Of course Bader is really talking about community-rating. "Community-rating" is the process whereby many individuals pay into a pool to insure a large group of people. If I buy insurance, and I never get sick, I don't get my money back; that money just goes to pay for the person who did get sick. All insurance used to be based on this concept of community-rating. Recently, however, insurance companies have begun hiring private firms to locate groups of high-risk people. These insurance companies now write policies which disqualify all but the statistically healthy. Many people who are deemed to have a high risk of getting sick are charged a much higher premium, thus driving more of them into the ranks of the uninsured. These uninsured people -- who could afford to insure themselves ten years ago -- end up so impoverished by mounting emergency room bills that they qualify for Medicaid. In other words, insurance companies make a big profit on healthy patients; the taxpayer pays for the statistically unhealthy.
If the Clinton plan is passed in its current form, this form of rationing will end, and the health care system will return to community-rating.

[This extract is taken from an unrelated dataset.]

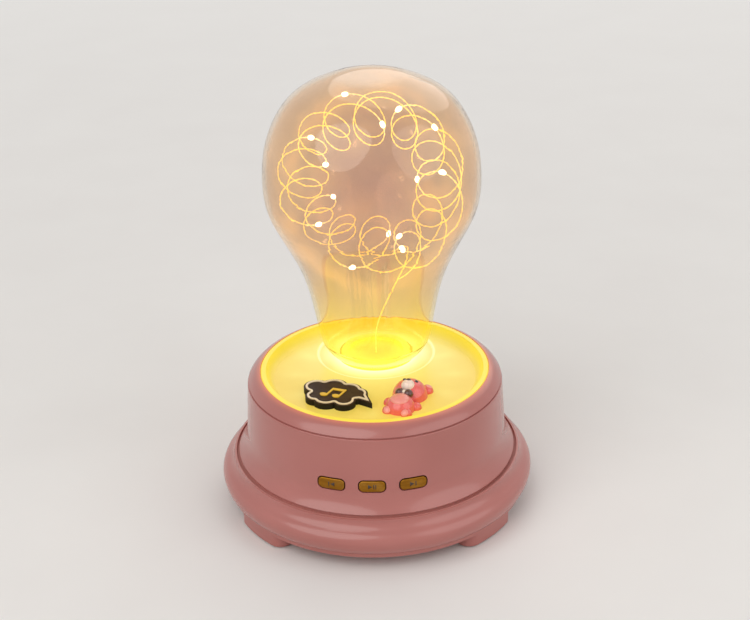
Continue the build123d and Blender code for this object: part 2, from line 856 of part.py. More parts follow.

Since nobody will go without insurance, and nobody will get below-cost treatment, there will be no cost-shifting to paying patients, nor will the taxpayer be forced to pay for those who should be able to both qualify for and afford basic insurance.
Those who support the Clinton plan for national health care reform are earnestly attempting to keep our nation competitive by slowing the growing cost of insuring our citizens. (Our health care bill comes to $900 billion annually -- one seventh of the gross national product.) A system of large insurance purchasing alliances can and will compete to drive down these costs without sacrificing the quality of care. If successful, the plan may smash apart the convoluted snarl of the public and private sector, end cost-shifting, and save taxpayers and insurance purchasing Americans hundreds of billions of dollars. Yet there is still uncertainty about what the unseen costs of the plan will be, to both the public and private sectors, and to individuals.
The Clinton administration's plan for health security presents us with a unique opportunity for discussion. We should all know the stakes when we choose between Clinton's plan and the status quo.